The planned nuclear power plant on the British southern coast, Sizewell C, has been given the go ahead with state backing of 700 million pounds ($826 million), British Finance Minister Jeremy Hunt told parliament.

“The government will proceed with the new plant at Sizewell C. Subject to final government approvals, the contracts for the initial investment will be signed with relevant parties, including EDF, in the coming weeks,” Hunt told parliament according to Reuters.

“Our 700-million-pound investment is the first state backing for a nuclear project in over 30 years and represents the biggest step in our journey to energy independence.”

Sizewell C aims to be an almost carbon copy of EDF's and China's CGN’s Hinkley Point C in Somerset and, while Hinkley Point C has gone over budget and well past schedule, France’s EDF argues that learnings from that plant can be leveraged to keep costs down and to meet deadlines.

Canada bank invests in SMR

The state-owned Canada Infrastructure Bank (CIB) has agreed to commit CA$970 million ($724 million) toward Canada’s first small modular reactor (SMR), the bank said in a statement.

The investment is the largest CIB has made in clean power to date, the bank said.

The 300 MW SMR will be constructed by public utility Ontario Power Generation (OPG) next to its existing 3.5 GW Darlington Nuclear Generating Station in Ontario.

The CIB-financed Phase 1 work covers all preparation required prior to nuclear construction, including project design, site preparation, procurement of long lead-time equipment, utility connections, implementation of a digital strategy, and related project management costs, it said.

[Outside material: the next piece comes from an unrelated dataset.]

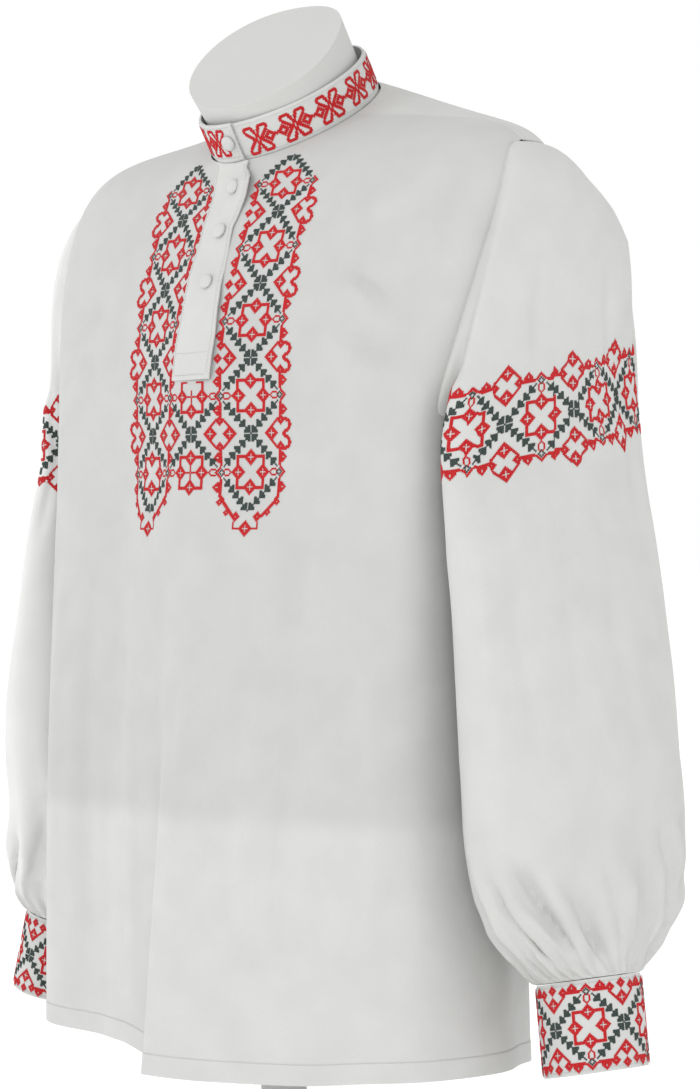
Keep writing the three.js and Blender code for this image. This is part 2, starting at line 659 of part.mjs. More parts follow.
function addButton(name, { p, n }) {
  const mesh = addPiece(name, buttonGeometry(), coveredButton());
  mesh.quaternion.setFromUnitVectors(new THREE.Vector3(0, 1, 0), n);
  mesh.position.copy(p).addScaledVector(n, TOUCH_GAP);
}

const frontGrid = frontRows();
const collarGrid = collarRows();
const topLift = (across, along) => CLOTH + TOUCH_GAP + freeEdgeLift(across, along);
const placketGrid = stripRows(frontGrid, -PLACKET_HALF, PLACKET_HALF, topLift);
const UNDER_STRIP = { fromX: -18, toX: 20 };
const underGrid = stripRows(frontGrid, UNDER_STRIP.fromX, UNDER_STRIP.toX, () => -CLOTH - TOUCH_GAP);

addPiece('front', frontGeometry(frontGrid), linen());
addPiece('back', backGeometry(), linen());
addPiece('collar', wallGeometry(collarGrid, { thickness: BAND_CLOTH }), linen());
addButton('collar_button', onGrid(collarGrid, COLLAR_BUTTON_AT, 0.5));
addPiece('placket', wallGeometry(placketGrid, { thickness: CLOTH }), linen());
addPiece('placket_under', wallGeometry(underGrid, { thickness: CLOTH }), linen());

// The right cuff hangs a little further out than the left one.
const SIDES = [{ name: 'left', side: 1, swing: 0 }, { name: 'right', side: -1, swing: 14 }];
for (const { name, side, swing } of SIDES) {
  const cuff = cuffRows(side, swing);
  addPiece(`sleeve_${name}`, sleeveGeometry(side, swing), linen());
  addPiece(`cuff_${name}`, wallGeometry(cuff, { thickness: BAND_CLOTH }), linen());
  addButton(`cuff_button_${name}`, onGrid(cuff, side > 0 ? CUFF_BUTTON_AT : 1 - CUFF_BUTTON_AT, 0.5));
}

const BUTTONS_ALONG = [0.82, 0.55, 0.32];
const BUTTONS_ACROSS = 0.62;
BUTTONS_ALONG.forEach((along, i) => {
  addButton(`placket_button_${i + 1}`, onGrid(placketGrid, BUTTONS_ACROSS, along));
});

addPiece('form_torso', formGeometry(), formSkin());
addPiece('form_pole', poleGeometry(), paintedSteel());
addPiece('form_base', baseGeometry(), paintedSteel());

export default shirt;
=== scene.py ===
"""A man's folk shirt on a dress form: its cloth, sewing, embroidery, floor and light.

Lengths are in millimetres until a mesh is made. The wearer faces -Y and the wearer's left is +X.
"""
import math

import bpy
import numpy as np
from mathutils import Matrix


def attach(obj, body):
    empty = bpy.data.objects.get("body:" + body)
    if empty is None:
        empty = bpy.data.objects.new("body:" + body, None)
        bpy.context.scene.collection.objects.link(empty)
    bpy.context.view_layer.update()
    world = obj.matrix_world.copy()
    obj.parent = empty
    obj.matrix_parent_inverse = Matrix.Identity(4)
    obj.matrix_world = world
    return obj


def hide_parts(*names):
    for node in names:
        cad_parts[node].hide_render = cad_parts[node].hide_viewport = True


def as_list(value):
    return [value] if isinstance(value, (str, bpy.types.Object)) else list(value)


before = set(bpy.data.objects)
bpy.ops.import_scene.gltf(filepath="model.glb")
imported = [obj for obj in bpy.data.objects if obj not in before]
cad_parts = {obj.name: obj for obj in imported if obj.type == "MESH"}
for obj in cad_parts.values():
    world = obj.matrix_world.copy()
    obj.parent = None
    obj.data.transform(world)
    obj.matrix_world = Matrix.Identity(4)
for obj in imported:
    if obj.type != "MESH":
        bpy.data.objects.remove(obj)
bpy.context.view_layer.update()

MM = 0.001

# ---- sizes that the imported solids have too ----
CLOTH = 1.6
BAND_CLOTH = 2.4
SHOULDER_W = 0.5
COLLAR_HEIGHT = 29
COLLAR_LAP = 11
CUFF_HEIGHT = 65
CUFF_RADIUS = 37.5
CUFF_LAP = 0.3
PLACKET_HALF = 22
PLACKET_BOTTOM_V = 1.05
PLACKET_TOP_V = 1.955
SLIT_HALF = 7
TOUCH_GAP = 0.3
FORM_CLEARANCE = 0.6
FORM_BOTTOM = 258
BASE_HEIGHT = 12

# ---- sizes of the visible cloth ----
SHIRT_CLOTH = 0.7          # one layer
LOWER_LENGTH = 490         # cloth from the hem to the underarm
HEM_DEPTH = 17.5           # turned-up hem, edge to stitch line
TOPSTITCH = 2.2            # topstitching lies this far inside an edge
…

OPG aims to become a net-zero carbon company by 2040 as part of its Climate Change Plan.

The Darlington SMR will pave the way for similar projects in Saskatchewan, New Brunswick, and Alberta and also plans to export to the United States and Europe.

“We know nuclear energy, including from SMRs, is an essential part of the electricity mix to help meet our climate change goals,” said OPG President and CEO Ken Hartwick in the statement.

“This low-interest financing helps us advance the Darlington New Nuclear Project, paving the way for development and deployment of the next generation of nuclear power in Canada.”

NuScale EPZ validated by NRC

The size of the Emergency Planning Zone (EPZ) determined by NuScale methodology for its SMR power plants is acceptable, the U.S. Nuclear Regulatory Commission’s (NRC) Advisory Committee on Reactor Safeguards (ACRS) has said.

The EPZ is an area surrounding functioning nuclear power plants where special considerations and management practices are pre-planned and exercised in case of an emergency and, for existing U.S. nuclear power plants, currently stands at a 10-mile (16-km) radius around the plant.

The NuScale EPZ, meanwhile, will be limited to the site boundary of the SMR plant.

“The (NRC) staff determined that the NuScale EPZ sizing methodology is generally consistent with the technical basis of the current 10-mile EPZ prescribed in 10 CFR 50.47 (i.e., NUREG-0396), and there is reasonable assurance the methodology is adequate for sizing of the EPZ,” the NRC said in the ruling.

Using this approved method, an EPZ that is limited to the site boundary of the power plant is achievable for a wide range of potential plant sites where a NuScale VOYGR SMR power plant could be located, NuScale said.